Having started in my previous post to make Gordon Brown a Lenin (rather than the Stalin most claim), it is only a short step to suggesting the peasants (= teachers) revolt to take over their schools, running them to teacher rather than provide easy-read, groovy bar- and pie-chart statistics for ministers at their desks. It shouldn't be too difficult to do it all on the same day, so that all British State school teachers take over all schools on a given day, say for administrative convenience the beginning of term.

Headmasters, of course, to be locked up or shot without due process, Committees of Public Safety (er, Education) running the everyday business of ensuring pupils are taught something or other rather than used as fodder for social experiments.

Ahhhhh,(sighs nostalgically, not) I remember the text books I read, or half read on my post-graduate teacher training course, in particular one by a certain Olive Banks (Sociology), where she defines education in various ways including something to do with (loosely paraphrased) providing for the occupational/economic hierarchy. And a great philosophy of Education tome, The Logic of Education.

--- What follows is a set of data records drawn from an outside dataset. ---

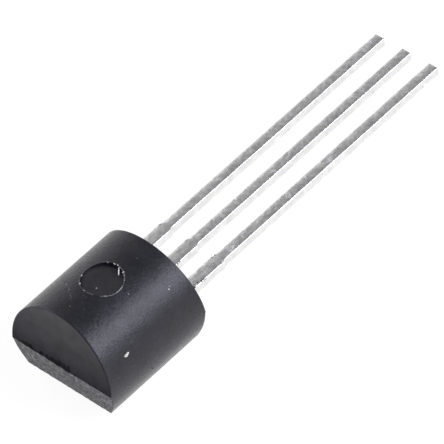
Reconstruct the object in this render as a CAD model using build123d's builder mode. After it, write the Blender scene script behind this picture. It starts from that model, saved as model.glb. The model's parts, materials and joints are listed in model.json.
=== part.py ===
from build123d import *
import os
from math import asin, atan2, cos, degrees, hypot, radians, sin, sqrt, tan

# A three-lead shunt voltage reference: a small die on a stamped lead frame, wired to the two side
# leads and moulded into a D-shaped epoxy body. It lies on its flat as it comes to rest. The leads
# outweigh the body, so it tips onto their tips and onto the lead-side edge of the flat.
# Sizes are in millimetres and angles in degrees.

# Moulded body
BODY_DIAMETER = 4.72        # round back, measured across the row of leads
BODY_DEPTH = 3.67           # from the flat to the crown of the round back
BODY_LENGTH = 4.87          # from the top end to the lead end, at the parting line
FLAT_HALF_DEPTH = 1.27      # from the flat to the parting line of the two mould halves
TOP_DRAFT_ROUND = 7.5       # slope of the top end above and below the parting line
TOP_DRAFT_FLAT = 8.0
LEAD_DRAFT_ROUND = 4.5      # slope of the lead end above and below the parting line
LEAD_DRAFT_FLAT = 9.0
BODY_EDGE_RADIUS = 0.05

# Marks that the mould leaves on the body
PIN_MARK_DIAMETER = 1.55    # ejector pin, on the crown of the round back
PIN_MARK_FROM_TOP = 2.46
PIN_MARK_SINK = 0.02        # how far the floor of the mark lies below its lowest rim
GATE_WIDTH = 1.15           # broken gate, on the top end against the parting line
GATE_HEIGHT = 0.24
GATE_STUB = 0.06
GATE_OFFSET = -0.15         # off the middle of the top end

# Leads, stamped from one sheet
LEAD_PITCH = 1.27
LEAD_LENGTH = 13.48         # outside the body
LEAD_WIDTH = 0.41
LEAD_THICKNESS = 0.36
LEAD_EDGE_RADIUS = 0.02
ROOT_WIDTH = 0.52           # wider stretch next to the body, where the dam bar was trimmed off
ROOT_LENGTH = 1.85
SHOULDER_LENGTH = 0.20

# Lead frame inside the body
DIE_PAD_WIDTH = 1.50
DIE_PAD_LENGTH = 1.90
DIE_PAD_NECK = 0.90         # from the lead end of the body to the die pad
POST_NECK = 0.80            # from the lead end of the body to a bond post
POST_LENGTH = 0.85
POST_SHOULDER = 0.13        # how far a post reaches out past its lead
FRAME_GAP = 0.20            # between the die pad and a post

# Die and its connections
DIE_SIDE = 1.00
DIE_THICKNESS = 0.25
ATTACH_THICKNESS = 0.025
ATTACH_MARGIN = 0.05        # how far the die attach spreads past the die
WIRE_DIAMETER = 0.03
WIRE_LOOP_HEIGHT = 0.20
WIRE_STITCH_RUN = 0.14
BALL_DIAMETER = 0.08
BALL_HEIGHT = 0.02
STITCH_DIAMETER = 0.07
STITCH_HEIGHT = 0.01
BOND_INSET = 0.16           # from a bond on the die to the edges of the die

# Places along the body's depth, measured from the axis of the round back
body_radius = BODY_DIAMETER / 2
flat_level = body_radius - BODY_DEPTH
parting_level = flat_level + FLAT_HALF_DEPTH
frame_level = parting_level + LEAD_THICKNESS
die_base_level = frame_level + ATTACH_THICKNESS
die_top_level = die_base_level + DIE_THICKNESS
wire_start_level = die_top_level + BALL_HEIGHT / 2
wire_landing_level = frame_level + STITCH_HEIGHT / 2 + WIRE_DIAMETER / 2
pin_mark_radius = PIN_MARK_DIAMETER / 2
pin_mark_level = sqrt(body_radius**2 - pin_mark_radius**2) - PIN_MARK_SINK

# Places across and along the lead frame, measured from the middle lead and the body's lead end
post_inner = DIE_PAD_WIDTH / 2 + FRAME_GAP
post_outer = LEAD_PITCH + ROOT_WIDTH / 2 + POST_SHOULDER
post_centre = (post_inner + post_outer) / 2
die_pad_end = DIE_PAD_NECK + DIE_PAD_LENGTH
die_centre = DIE_PAD_NECK + DIE_PAD_LENGTH / 2
bond_across = DIE_SIDE / 2 - BOND_INSET
bond_along = -die_centre + DIE_SIDE / 2 - BOND_INSET
stitch_along = -POST_NECK - POST_LENGTH / 2

# Rest: a table that touches the rounded lead-side edge of the flat and the rounded lead tips
edge_centre_along = (
    -FLAT_HALF_DEPTH * tan(radians(LEAD_DRAFT_FLAT))
    - BODY_EDGE_RADIUS / tan(radians(90 + LEAD_DRAFT_FLAT) / 2)
)
edge_centre_level = flat_level + BODY_EDGE_RADIUS
tip_centre_along = LEAD_LENGTH - LEAD_EDGE_RADIUS
tip_centre_level = parting_level + LEAD_EDGE_RADIUS
reach = tip_centre_along - edge_centre_along
rise = tip_centre_level - edge_centre_level
tilt = atan2(rise, reach) + asin((BODY_EDGE_RADIUS - LEAD_EDGE_RADIUS) / hypot(reach, rise))

# The part's own directions as it lies
across = Vector(1, 0, 0)
lengthwise = Vector(0, cos(tilt), -sin(tilt))
upright = Vector(0, sin(tilt), cos(tilt))

# The origin is on the table, under the middle of the whole part. The furthest points along Y are
# the foot of the broken gate and the upper edge of the lead tips.
gate_end_y = -(BODY_LENGTH + GATE_STUB) * cos(tilt) + parting_level * sin(tilt)
lead_end_y = (
    tip_centre_along * cos(tilt) + (frame_level - LEAD_EDGE_RADIUS) * sin(tilt) + LEAD_EDGE_RADIUS
)
axis_origin = Vector(
    0,
    -(gate_end_y + lead_end_y) / 2,
    BODY_EDGE_RADIUS + edge_centre_along * sin(tilt) - edge_centre_level * cos(tilt),
)

# Sketch planes: plan is seen from the round back, section from the lead tips, side from +X.
# They meet where the axis of the round back leaves the body's lead end.
plan = Plane(origin=axis_origin, x_dir=across, z_dir=upright)
section = Plane(origin=axis_origin, x_dir=across, z_dir=lengthwise * -1)
side = Plane(origin=axis_origin, x_dir=lengthwise, z_dir=across)


def root_and_lead(middle):
    """Draws one lead outside the body, with its wider root, on a plan sketch."""
    root = ROOT_WIDTH / 2
    half = LEAD_WIDTH / 2
    Polygon(
        (middle - root, 0),
        (middle - root, ROOT_LENGTH),
        (middle - half, ROOT_LENGTH + SHOULDER_LENGTH),
        (middle - half, LEAD_LENGTH),
        (middle + half, LEAD_LENGTH),
        (middle + half, ROOT_LENGTH + SHOULDER_LENGTH),
        (middle + root, ROOT_LENGTH),
        (middle + root, 0),
        align=None,
    )


def strip(left, right, near, far):
    """Draws a straight stretch of the lead frame, from near to far behind the body's lead end."""
    with Locations(((left + right) / 2, -(near + far) / 2)):
        Rectangle(right - left, far - near)


def round_lead_edges(lead):
    """Rounds the edges of a lead's two broad faces."""
    broad_faces = lead.faces().filter_by(Axis(axis_origin, upright))
    fillet(broad_faces.edges(), LEAD_EDGE_RADIUS)


def build_side_lead(hand):
    """A side lead with its bond post. hand is -1 for the lead at -X and 1 for the one at +X."""
    middle = hand * LEAD_PITCH
    with BuildPart() as lead:
        with BuildSketch(plan.offset(parting_level)):
            root_and_lead(middle)
            strip(middle - ROOT_WIDTH / 2, middle + ROOT_WIDTH / 2, 0, POST_NECK)
            post_sides = sorted((hand * post_inner, hand * post_outer))
            strip(*post_sides, POST_NECK, POST_NECK + POST_LENGTH)
        extrude(amount=LEAD_THICKNESS)
        round_lead_edges(lead)
    return lead


def build_bond_wire(hand):
    """A bond wire from the die's top to the post at -X or +X: ball, loop and stitch."""
    ball = Vector(hand * bond_across, bond_along)
    stitch = Vector(hand * post_centre, stitch_along)
    landing = stitch - (stitch - ball).normalized() * WIRE_STITCH_RUN
    corners = (
        (ball.X, ball.Y, wire_start_level),
        (ball.X, ball.Y, die_top_level + WIRE_LOOP_HEIGHT),
        (landing.X, landing.Y, wire_landing_level),
        (stitch.X, stitch.Y, wire_landing_level),
    )
    with BuildPart() as wire:
        with BuildLine() as route:
            FilletPolyline(
                *[plan.from_local_coords(corner) for corner in corners],
                radius=(WIRE_LOOP_HEIGHT / 3, WIRE_STITCH_RUN / 2),
            )
        with BuildSketch(Plane(origin=route.line @ 0, z_dir=route.line % 0)):
            Circle(WIRE_DIAMETER / 2)
        sweep(path=route.line)
        with BuildSketch(plan.offset(die_top_level)):
            with Locations((ball.X, ball.Y)):
                Circle(BALL_DIAMETER / 2)
        extrude(amount=BALL_HEIGHT)
        with BuildSketch(plan.offset(frame_level)):
            with Locations((stitch.X, stitch.Y)):
                Circle(STITCH_DIAMETER / 2)
        extrude(amount=STITCH_HEIGHT)
    return wire


# Leads: reference and cathode at the sides, and the anode in the middle with the die pad
reference_lead = build_side_lead(-1)
cathode_lead = build_side_lead(1)

with BuildPart() as anode_lead:
    with BuildSketch(plan.offset(parting_level)):
        root_and_lead(0)
        strip(-ROOT_WIDTH / 2, ROOT_WIDTH / 2, 0, DIE_PAD_NECK)
        strip(-DIE_PAD_WIDTH / 2, DIE_PAD_WIDTH / 2, DIE_PAD_NECK, die_pad_end)
    extrude(amount=LEAD_THICKNESS)
    round_lead_edges(anode_lead)

# Die, the film that holds it to the die pad, and the two bond wires
with BuildPart() as die_attach:
    with BuildSketch(plan.offset(frame_level)):
        with Locations((0, -die_centre)):
            Rectangle(DIE_SIDE + 2 * ATTACH_MARGIN, DIE_SIDE + 2 * ATTACH_MARGIN)
    extrude(amount=ATTACH_THICKNESS)

with BuildPart() as die:
    with BuildSketch(plan.offset(die_base_level)):
        with Locations((0, -die_centre)):
            Rectangle(DIE_SIDE, DIE_SIDE)
    extrude(amount=DIE_THICKNESS)

reference_wire = build_bond_wire(-1)
cathode_wire = build_bond_wire(1)

# Body: a D-shaped bar whose two ends slope away from the parting line
with BuildPart() as body:
    with BuildSketch(section):
        Circle(body_radius)
        with Locations((0, flat_level)):
            Rectangle(
                BODY_DIAMETER, BODY_DIAMETER, align=(Align.CENTER, Align.MAX), mode=Mode.SUBTRACT
            )
    extrude(amount=BODY_LENGTH)
    round_half = body_radius - parting_level
    with BuildSketch(side):
        with BuildLine():
            Polyline(
                (0, parting_level),
                (-2 * round_half * tan(radians(LEAD_DRAFT_ROUND)), parting_level + 2 * round_half),
                (
                    -BODY_LENGTH + 2 * round_half * tan(radians(TOP_DRAFT_ROUND)),
                    parting_level + 2 * round_half,
                ),
                (-BODY_LENGTH, parting_level),
                (
                    -BODY_LENGTH + 2 * FLAT_HALF_DEPTH * tan(radians(TOP_DRAFT_FLAT)),
                    parting_level - 2 * FLAT_HALF_DEPTH,
                ),
                (
                    -2 * FLAT_HALF_DEPTH * tan(radians(LEAD_DRAFT_FLAT)),
                    parting_level - 2 * FLAT_HALF_DEPTH,
                ),
                close=True,
            )
        make_face()
    extrude(amount=BODY_DIAMETER, both=True, mode=Mode.INTERSECT)

    # The two edges on the parting line stay crisp, and the others are rounded.
    parting_edges = body.edges().filter_by_position(
        Axis(axis_origin, upright), parting_level - BODY_EDGE_RADIUS, parting_level + BODY_EDGE_RADIUS
    )
    fillet(body.edges() - parting_edges, BODY_EDGE_RADIUS)

    with BuildSketch(plan.offset(pin_mark_level)):
        with Locations((0, -BODY_LENGTH + PIN_MARK_FROM_TOP)):
            Circle(pin_mark_radius)
    extrude(amount=BODY_DEPTH, mode=Mode.SUBTRACT)

    with BuildSketch(section.offset(BODY_LENGTH - BODY_EDGE_RADIUS)):
        with Locations((GATE_OFFSET, parting_level)):
            Rectangle(GATE_WIDTH, GATE_HEIGHT, align=(Align.CENTER, Align.MIN))
    extrude(amount=BODY_EDGE_RADIUS + GATE_STUB)

    # The moulding closes round everything that it holds.
    held = (anode_lead, reference_lead, cathode_lead, die_attach, die, reference_wire, cathode_wire)
    for piece in held:
        add(piece.part, mode=Mode.SUBTRACT)

os.makedirs("parts", exist_ok=True)

body.part.label = "body"
export_step(body.part, "parts/body.step")

anode_lead.part.label = "anode_lead"
export_step(anode_lead.part, "parts/anode_lead.step")

reference_lead.part.label = "reference_lead"
export_step(reference_lead.part, "parts/reference_lead.step")

cathode_lead.part.label = "cathode_lead"
export_step(cathode_lead.part, "parts/cathode_lead.step")

die_attach.part.label = "die_attach"
export_step(die_attach.part, "parts/die_attach.step")

die.part.label = "die"
export_step(die.part, "parts/die.step")

reference_wire.part.label = "reference_wire"
export_step(reference_wire.part, "parts/reference_wire.step")

cathode_wire.part.label = "cathode_wire"
export_step(cathode_wire.part, "parts/cathode_wire.step")
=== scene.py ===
import json
from math import acos, asin, atan2, ceil, cos, pi, radians, sin, sqrt, tan

import bmesh
import bpy
import numpy as np
from mathutils import Matrix, Vector, noise


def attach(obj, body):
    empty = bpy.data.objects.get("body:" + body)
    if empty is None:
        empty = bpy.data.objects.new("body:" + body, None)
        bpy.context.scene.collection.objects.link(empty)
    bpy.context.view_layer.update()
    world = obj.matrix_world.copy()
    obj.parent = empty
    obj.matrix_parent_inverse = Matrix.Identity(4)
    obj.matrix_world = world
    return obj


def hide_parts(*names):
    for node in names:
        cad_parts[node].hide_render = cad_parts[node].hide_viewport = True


# A three-lead shunt voltage reference lying on its flat. The moulded body and the leads are modelled
# here in the part's own directions, in millimetres: x across the leads, y along them towards the
# tips, z from the flat to the round back, with zero at the root of the middle lead.

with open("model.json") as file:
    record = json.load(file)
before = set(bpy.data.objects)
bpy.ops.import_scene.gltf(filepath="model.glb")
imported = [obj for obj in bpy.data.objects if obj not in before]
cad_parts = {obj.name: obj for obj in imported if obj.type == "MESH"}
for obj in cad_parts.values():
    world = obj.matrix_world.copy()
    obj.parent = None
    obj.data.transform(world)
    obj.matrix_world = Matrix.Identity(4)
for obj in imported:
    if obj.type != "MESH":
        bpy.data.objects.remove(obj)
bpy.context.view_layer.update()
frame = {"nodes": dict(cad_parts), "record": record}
MM = 0.001

# Sizes that the frame's boxes don't give
TOP_DRAFT_ROUND = radians(7.5)
TOP_DRAFT_FLAT = radians(8.0)
LEAD_DRAFT_ROUND = radians(4.5)
LEAD_DRAFT_FLAT = radians(9.0)
EDGE_RADIUS = 0.04
FLAT_CORNER_RADIUS = 0.07
MISMATCH = 0.012            # the flat half of the mould is this much smaller
PIN_MARK_RADIUS = 0.765
PIN_MARK_X = 0.055
PIN_MARK_FROM_TOP = 2.46
PIN_MARK_SINK = 0.02
GATE_MIDDLE = -0.15
GATE_WIDTH = 1.15
GATE_HEIGHT = 0.24
GATE_STUB = 0.055
LEAD_WIDTH = 0.41
ROOT_WIDTH = 0.52
ROOT_LENGTH = 1.85
SHOULDER_LENGTH = 0.20
LEAD_EDGE_RADIUS = 0.02


# ---------------------------------------------------------------- the part's own directions

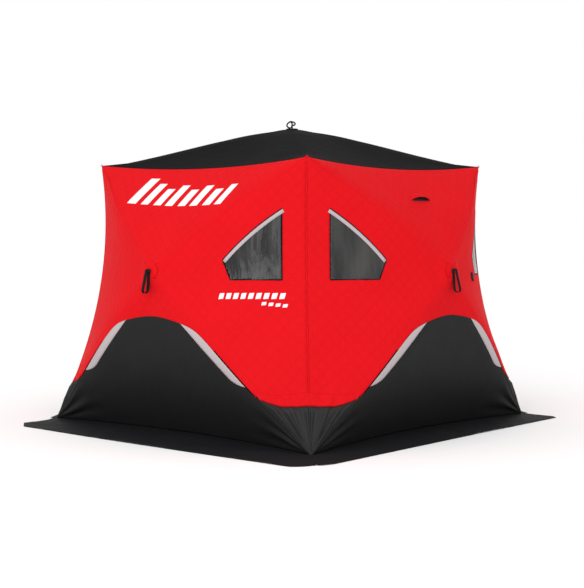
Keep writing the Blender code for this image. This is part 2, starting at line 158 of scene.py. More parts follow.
waveUnit = math.pi / 10
fabric = {
    "quiltRed": "d8161d",
    "quiltShade": "cd131a",
    "roofBlack": "110f11",
    "skirtBlack": "1e1e1e",
    "sleeveBlack": "212121",
    "liner": "1d1d20",
    "quiltSize": 0.045,  # across a diamond of the quilting
    "threadPitch": 0.004,  # real threads are 0.3 mm apart, drawn coarse enough to show
}


def clothMaterial(name, colour, shade, roughness, quilt=0.0, weave=0.12, wrinkle=0.25, gloss=0.1):
    # Coated polyester: matt, with threads that catch a little light. Quilting adds sewn diamonds, and painted shade
    # darkens the colour a little towards their stitch lines.
    material, tree = emptyMaterial(name)
    place = addNode(tree, "ShaderNodeTexCoord")
    flat = place.outputs["UV"]
    mottle = addNode(tree, "ShaderNodeTexNoise", links={"Vector": flat, "Scale": 3.0, "Detail": 4.0})
    blend = addNode(tree, "ShaderNodeMix", {"data_type": "RGBA"}, {"Factor": mottle.outputs["Fac"]})
    blend.inputs["A"].default_value = (*linear(colour), 1)
    blend.inputs["B"].default_value = (*linear(shade), 1)
    colourOut = blend.outputs["Result"]
    pitch = waveUnit / fabric["threadPitch"]
    warp = addNode(tree, "ShaderNodeTexWave", {"bands_direction": "X"}, {"Vector": flat, "Scale": pitch})
    weft = addNode(tree, "ShaderNodeTexWave", {"bands_direction": "Y"}, {"Vector": flat, "Scale": pitch})
    threads = addNode(
        tree, "ShaderNodeMath", {"operation": "MULTIPLY"}, {0: warp.outputs["Fac"], 1: weft.outputs["Fac"]}
    )
    soft = addNode(tree, "ShaderNodeTexNoise", links={"Vector": flat, "Scale": 6.0, "Detail": 6.0})
    bump = addNode(
        tree, "ShaderNodeBump", links={"Height": soft.outputs["Fac"], "Strength": wrinkle, "Distance": 0.02}
    )
    bump = addNode(
        tree,
        "ShaderNodeBump",
        links={
            "Height": threads.outputs[0], "Strength": weave, "Distance": 0.001, "Normal": bump.outputs["Normal"]
        },
    )
    if quilt:
        turned = addNode(tree, "ShaderNodeMapping", links={"Vector": flat, "Rotation": (0, 0, math.radians(45))})
        period = waveUnit / fabric["quiltSize"] / 2
        lines = [
            addNode(
                tree,
                "ShaderNodeTexWave",
                {"bands_direction": way},
                {"Vector": turned.outputs["Vector"], "Scale": period * math.sqrt(2), "Phase Offset": 0.0},
            )
            for way in ("X", "Y")
        ]
        sewn = addNode(
            tree, "ShaderNodeMath", {"operation": "MINIMUM"}, {0: lines[0].outputs["Fac"], 1: lines[1].outputs["Fac"]}
        )
        puff = addNode(tree, "ShaderNodeMath", {"operation": "POWER"}, {0: sewn.outputs[0], 1: 0.35})
        bump = addNode(
            tree,
            "ShaderNodeBump",
            links={
                "Height": puff.outputs[0], "Strength": quilt, "Distance": 0.003, "Normal": bump.outputs["Normal"]
            },
        )
        # Painted shade: the colour darkens by up to 4.5% towards the stitch lines, where the puffs dip.
        stitchValleyShade = addNode(
            tree, "ShaderNodeMapRange", links={"Value": puff.outputs[0], "To Min": 0.955, "To Max": 1.0}
        )
        stitchShadedColour = addNode(tree, "ShaderNodeMix", {"data_type": "RGBA", "blend_type": "MULTIPLY"}, {"Factor": 1.0})
        tree.links.new(colourOut, stitchShadedColour.inputs["A"])
        tree.links.new(stitchValleyShade.outputs["Result"], stitchShadedColour.inputs["B"])
        colourOut = stitchShadedColour.outputs["Result"]
    shader = addNode(
        tree,
        "ShaderNodeBsdfPrincipled",
        links={
            "Base Color": colourOut,
            "Roughness": roughness,
            "Specular IOR Level": gloss,
            "Normal": bump.outputs["Normal"],
        },
    )
    closeMaterial(tree, shader)
    return material


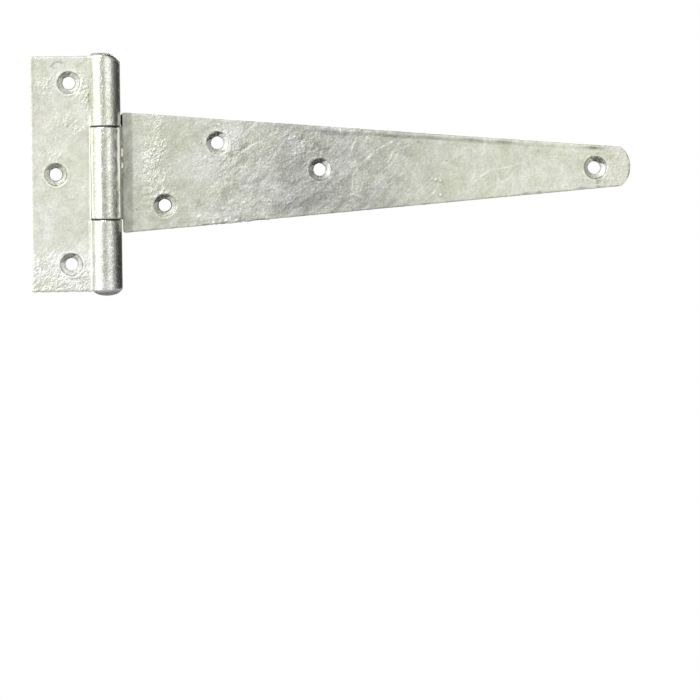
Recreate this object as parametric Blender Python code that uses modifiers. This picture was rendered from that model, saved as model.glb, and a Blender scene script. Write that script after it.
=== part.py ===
"""A heavy T hinge: a rectangular fixed leaf, a long tapered strap and the riveted pin that joins them.

Metres, +Z up. The pin's axis runs along Z at x = 0, y = -BARREL_R. Both leaves have their backs in the
plane y = 0 (the mounting plane) and all material lies in front of it, at y < 0. The fixed leaf reaches
to -X, the strap to +X. The world origin is on the mounting plane, right behind the pin, at mid height.
"""

import math

import bmesh
import bpy
from mathutils import Matrix, Vector

MM = 0.001

# plate and barrel
PLATE_T = 3.8 * MM  # both leaves are bent from the same plate
BARREL_R = 8.55 * MM  # outside of a rolled knuckle
BORE_R = BARREL_R - PLATE_T
AXIS_POINT = Vector((0.0, -BARREL_R, 0.0))

# the roll: its angles run from the mounting plane's side of the barrel towards the front
ROLL_SWEEP = math.radians(300.0)
ROLL_STEP = math.radians(7.5)  # one facet
HALF_STEP = ROLL_STEP / 2  # the first facet straddles x = 0, so the back stays flat there
ROLL_ANGLES = [HALF_STEP + ROLL_STEP * i for i in range(round(ROLL_SWEEP / ROLL_STEP))]

# heights along the pin
LEAF_HALF_H = 67.6 * MM
STRAP_KNUCKLE_HALF_H = 26.05 * MM
KNUCKLE_GAP = 0.5 * MM

# fixed leaf
LEAF_EDGE_X = -43.0 * MM
LEAF_HOLES = ((-20.9, 51.9), (-28.9, -0.5), (-20.5, -52.1))  # x, z in mm

# notch in the fixed leaf: it reaches further to -X in front of the plate than through it
NOTCH_HALF_H = STRAP_KNUCKLE_HALF_H + KNUCKLE_GAP
NOTCH_PLATE_X = -8.0 * MM
NOTCH_FRONT_X = -BARREL_R - 1.5 * MM
NOTCH_STEP_Y = -PLATE_T - 0.15 * MM

# barrel ends of the fixed leaf, where the outside of the roll closes in
BARREL_END_INSET = 1.5 * MM
BARREL_END_H = 3.0 * MM
BARREL_END_START = 35.0  # degrees round the roll where the closing-in begins
BARREL_END_BLEND = 40.0  # degrees over which it grows to its full size

# strap
STRAP_ROOT_X = 9.2 * MM
STRAP_TIP_X = 300.0 * MM
STRAP_CORNER_X = 294.7 * MM
STRAP_HALF_AT_AXIS = 35.38 * MM  # half width that the two straight edges would have at the pin
STRAP_TAPER = 0.08132  # half width lost per unit of length
STRAP_TIP_STEPS = 18
ROOT_CORNER_R = 1.6 * MM
ROOT_CORNER_STEPS = 5
TIP_CORNER_R = 1.05 * MM
TIP_CORNER_STEPS = 3
NECK_OVERLAP = 3.0 * MM  # how far the knuckle's neck reaches into the tapered plate
STRAP_HOLES = ((33.3, -18.9), (63.9, 16.5), (122.4, 0.4), (279.7, -0.5))  # x, z in mm

# screw holes, countersunk at 90 degrees from the front
HOLE_R = 3.45 * MM
SINK_R = 6.45 * MM
SINK_DEPTH = SINK_R - HOLE_R
HOLE_STEPS = 48
CUT_PAST = 1.0 * MM  # how far a hole's cutter passes both faces of the plate

# pin
PIN_R = BORE_R - 0.1 * MM  # play all round in the knuckles
PIN_STEPS = 64
HEAD_GAP = 0.2 * MM  # between a head and the end of its knuckle
HEAD_RIM_H = 0.25 * MM  # slanted rim of both heads, next to the knuckle
HEAD_RIM_INSET = 0.15 * MM
TOP_HEAD_H = 0.8 * MM
TOP_HEAD_R = 7.0 * MM
TOP_FLAT_R = 4.6 * MM
TOP_HEAD_STEPS = 7
DOME_H = 2.1 * MM
DOME_R = 7.0 * MM
DOME_STEPS = 9

# small roundings
EDGE_R = 0.45 * MM
EDGE_SEGMENTS = 3
KNUCKLE_EDGE_R = 0.3 * MM
KNUCKLE_EDGE_SEGMENTS = 2
LOFT_END_STEPS = 4
BEVEL_ANGLE = math.radians(50)  # only sharper edges are bevelled
SHARP_ANGLE = math.radians(30)  # edges beyond this are shaded sharp
MERGE_DISTANCE = 0.01 * MM

VIEWPORT_METALLIC = 0.6


# scene, materials and shared helpers


def clear_scene():
    for obj in list(bpy.data.objects):
        bpy.data.objects.remove(obj, do_unlink=True)
    for block in (bpy.data.meshes, bpy.data.materials, bpy.data.curves):
        for item in list(block):
            if item.users == 0:
                block.remove(item)


def new_collection(name):
    collection = bpy.data.collections.new(name)
    bpy.context.scene.collection.children.link(collection)
    return collection


def metal(name, color, roughness):
    material = bpy.data.materials.new(name)
    material.use_nodes = True
    shader = material.node_tree.nodes["Principled BSDF"]
    shader.inputs["Base Color"].default_value = (*color, 1.0)
    shader.inputs["Metallic"].default_value = 1.0
    shader.inputs["Roughness"].default_value = roughness
    material.diffuse_color = (*color, 1.0)
    material.metallic = VIEWPORT_METALLIC
    material.roughness = roughness
    return material


def link_object(name, mesh, collection, material=None):
    obj = bpy.data.objects.new(name, mesh)
    collection.objects.link(obj)
    if material:
        mesh.materials.append(material)
    return obj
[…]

Teaching was always, axiomatically, about economics in that the product of the education system (mainly) went to work or higher education then work. You would need to study the history of the education system in this country over the last 150 years to grasp where things went wrong in the state sector, which clever little political theorists realised could be used to further the countries economic interests over those of the individuals going through the system - while millions of privately educated pupils were beneficiaries of a good solid and life enhancing education, and are to large part still are.

The evidence for this can be found in many areas including the retention of sport as an integral part of independent school life, whereas the sports ffields of the state schools have been largely sold off for housing development, a sort of digging for Britain de notre jour, except the spuds grown in the second war were marginally more useful and probably educational.